While the interim budget in February saw a near doubling of India’s cybersecurity budgets, there is considerable ground to cover for India to build a well-rounded cyber resilience strategy that is meaningful and effective for all stakeholders – citizens, corporations and for India as a nation state.
From a citizen standpoint, there is a need to build social equity around not just access to digital and awareness of its safer use across all sections of society, but should there be any cyber compromise, there also needs to be equitable access to remedial action and justice. However, challenges around cyberspace jurisdiction in India, coupled with the territory-agnostic nature of cybercrimes, create legal ambiguities and impede delivery of fast and fair action against perpetrators of cybercrime. ‘Cybercrimes come under the purview of the state, whereas the crime could have been committed from anywhere within India or outside of the country, and the beneficiary of the crime could be in a completely different location. Thus, there is a need for better coordination between law enforcement agencies to plug such gaps, and to build true social equity and trust in digital,’ said Sundereshwar Krishnamurthy, Partner and Leader- Cybersecurity, PwC India.
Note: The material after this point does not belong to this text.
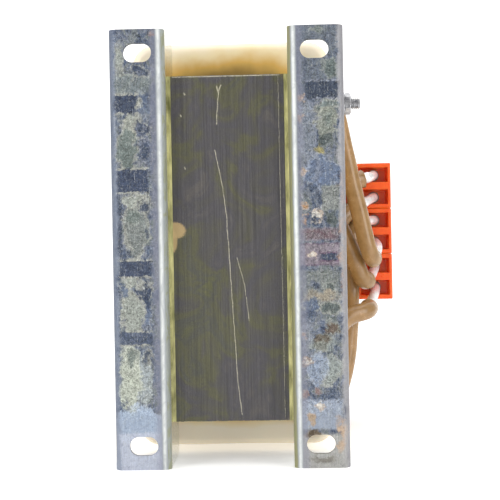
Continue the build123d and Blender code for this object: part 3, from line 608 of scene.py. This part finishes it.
# Crepe insulating paper, wound on and soaked in polyester resin. To the eye: pale cream, smooth and a
# little waxy, golden to ochre where resin pooled next to the core, and a painted shade darkens it to brown
# against the core.
def resin_soaked_wrap():
    material, tree, surface = new_material("resin_soaked_crepe_paper")
    place = place_mm(tree)
    x, y, z = split(tree, place)
    beyond = add(tree, "ShaderNodeMath", {0: z}, operation="ABSOLUTE")
    beyond = add(tree, "ShaderNodeMath", {0: beyond, 1: -88.0})
    spread = add(tree, "ShaderNodeMapRange", {"Value": z, "From Min": -1.0, "From Max": 1.0,
                                              "To Min": 2.2, "To Max": 1.0})
    height = add(tree, "ShaderNodeMath", {0: beyond, 1: spread}, operation="MULTIPLY")
    cloud = add(tree, "ShaderNodeTexNoise", {"Vector": place, "Scale": 0.05, "Detail": 3.0,
                                             "Roughness": 0.5})
    drift = add(tree, "ShaderNodeMapRange", {"Value": cloud, "From Min": 0.3, "From Max": 0.7,
                                             "To Min": -3.0, "To Max": 3.0})
    sideways = add(tree, "ShaderNodeMath", {0: x, 1: -4.0}, operation="ADD")
    sideways = add(tree, "ShaderNodeMath", {0: sideways}, operation="ABSOLUTE")
    fall = add(tree, "ShaderNodeMath", {0: sideways, 1: 0.12, 2: height}, operation="MULTIPLY_ADD")
    fall = add(tree, "ShaderNodeMath", {0: fall, 1: drift}, operation="ADD")
    resin_and_core_shade = add(tree, "ShaderNodeMapRange", {"Value": fall, "From Min": 26.0, "From Max": 0.0})
    # Away from the core, on the flanks of the coils, the resin colour and the painted shade fade back to
    # cream
    flank = add(tree, "ShaderNodeMath", {0: x}, operation="ABSOLUTE")
    flank = add(tree, "ShaderNodeMath", {0: flank, 1: drift}, operation="ADD")
    flank = add(tree, "ShaderNodeMapRange", {"Value": flank, "From Min": 33.0, "From Max": 44.0,
                                             "To Min": 1.0, "To Max": 0.3})
    resin_and_core_shade = add(tree, "ShaderNodeMath", {0: resin_and_core_shade, 1: flank}, operation="MULTIPLY")
    # Ramp from cream through resin gold to ochre and brown; its dark end is painted shade where the coil
    # meets the core
    colour = add(tree, "ShaderNodeValToRGB", {"Fac": resin_and_core_shade})
    ramp = colour.node.color_ramp
    ramp.elements[0].position, ramp.elements[0].color = 0.0, linear("#f4e8d0")
    ramp.elements[1].position, ramp.elements[1].color = 1.0, linear("#6f5c3a")
    for position, hue in ((0.25, "#f0dcae"), (0.5, "#dfb45c"), (0.75, "#a5853f")):
        element = ramp.elements.new(position)
        element.color = linear(hue)
    tree.links.new(colour, surface.inputs["Base Color"])
    surface.inputs["Roughness"].default_value = 0.42
    surface.inputs["Subsurface Weight"].default_value = 0.15
    surface.inputs["Subsurface Radius"].default_value = (0.004, 0.003, 0.002)
    crepe = add(tree, "ShaderNodeTexNoise", {"Vector": place, "Scale": 0.8, "Detail": 4.0})
    bump = add(tree, "ShaderNodeBump", {"Strength": 0.15, "Distance": 0.0002, "Height": crepe})
    tree.links.new(bump, surface.inputs["Normal"])
    return material


wrap_paper = resin_soaked_wrap()
for coil in ("coil_top", "coil_middle", "coil_bottom"):
    dress(nodes[coil + "_wrap"], wrap_paper)


# Plain procedural finishes: two colours mixed by a noise of a real size, with its own roughness
def mottled(name, dark, light, size_mm, roughness, metallic=0.0, bump_mm=0.05, stretch=(1, 1, 1)):
    material, tree, surface = new_material(name)
    place = place_mm(tree)
    shaped = add(tree, "ShaderNodeVectorMath", {0: place, 1: stretch}, operation="MULTIPLY")
    grain = add(tree, "ShaderNodeTexNoise", {"Vector": shaped, "Scale": 1 / size_mm, "Detail": 5.0,
                                             "Roughness": 0.6})
    share = add(tree, "ShaderNodeMapRange", {"Value": grain, "From Min": 0.3, "From Max": 0.7})
    colour = add(tree, "ShaderNodeMix", {"Factor": share, "A": dark, "B": light}, data_type="RGBA")
    tree.links.new(colour, surface.inputs["Base Color"])
    surface.inputs["Metallic"].default_value = metallic
    rough = add(tree, "ShaderNodeMapRange", {"Value": grain, "To Min": roughness - 0.12,
                                             "To Max": roughness + 0.12})
    tree.links.new(rough, surface.inputs["Roughness"])
    bump = add(tree, "ShaderNodeBump", {"Strength": 0.5, "Distance": bump_mm * MM, "Height": grain})
    tree.links.new(bump, surface.inputs["Normal"])
    return material


pressboard = mottled("varnished_pressboard", "#3b2f1c", "#7a6434", 3, 0.55)
coated_strips = mottled("resin_coated_pressboard", "#5a5a2c", "#c6c084", 3, 0.4, stretch=(1, 1, 0.22))
copper_wire = mottled("enamelled_copper_wire", "#7a3d1c", "#b5652e", 2, 0.35, 0.7)
glass_sleeving = mottled("varnished_glass_sleeving", "#87683f", "#a38158", 7, 0.24, bump_mm=0.04)
tinned_strands = mottled("tinned_copper_strands", "#d6d2cf", "#ffffff", 2, 0.34, 0.5)
orange_polyamide = mottled("orange_polyamide_moulded", "#ea5312", "#f46a22", 9, 0.3, bump_mm=0.02)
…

For India’s enterprises, the biggest challenge today is around the widening gap between the demand for cyber talent and the supply available to them. This often leads to the overall cost of implementation of cybersecurity shooting up. The country needs an immediate and strategic plan to build a pool of skilled and highly skilled cyber professionals, and this calls for an ecosystem push. As a niche, cutting-edge skill, cybersecurity needs its own focused institutions, forums and training programmes. Skill development around cybersecurity must be incentivised along with positioning of cybersecurity as a mainstream, well-charted career choice.
Overall, India needs to build an enabling ecosystem for its indigenous cybersecurity products and solutions developers. This would require a regulatory push, R&D incentivisation, easing of access to funding and markets, and building of a culture of prioritising local for areas critical to national security, such as cybersecurity. This will spur innovation and reduce India’s high-risk dependence on imported technologies for cybersecurity. ‘While all these efforts will help improve the country’s cyber posture in the near to mid term, India needs a long-term cyber strategy with an eye on the future. Most developed countries have a well laid-out cyber roadmap, critical in today’s evolving risk environment. Such a blueprint will not only serve to drive a culture of cyber vigilance in the country but also help position India as a global leader in cyber,’ said Manu Dwivedi, Partner and Leader, Cybersecurity and Risk Consulting GCC, PwC India.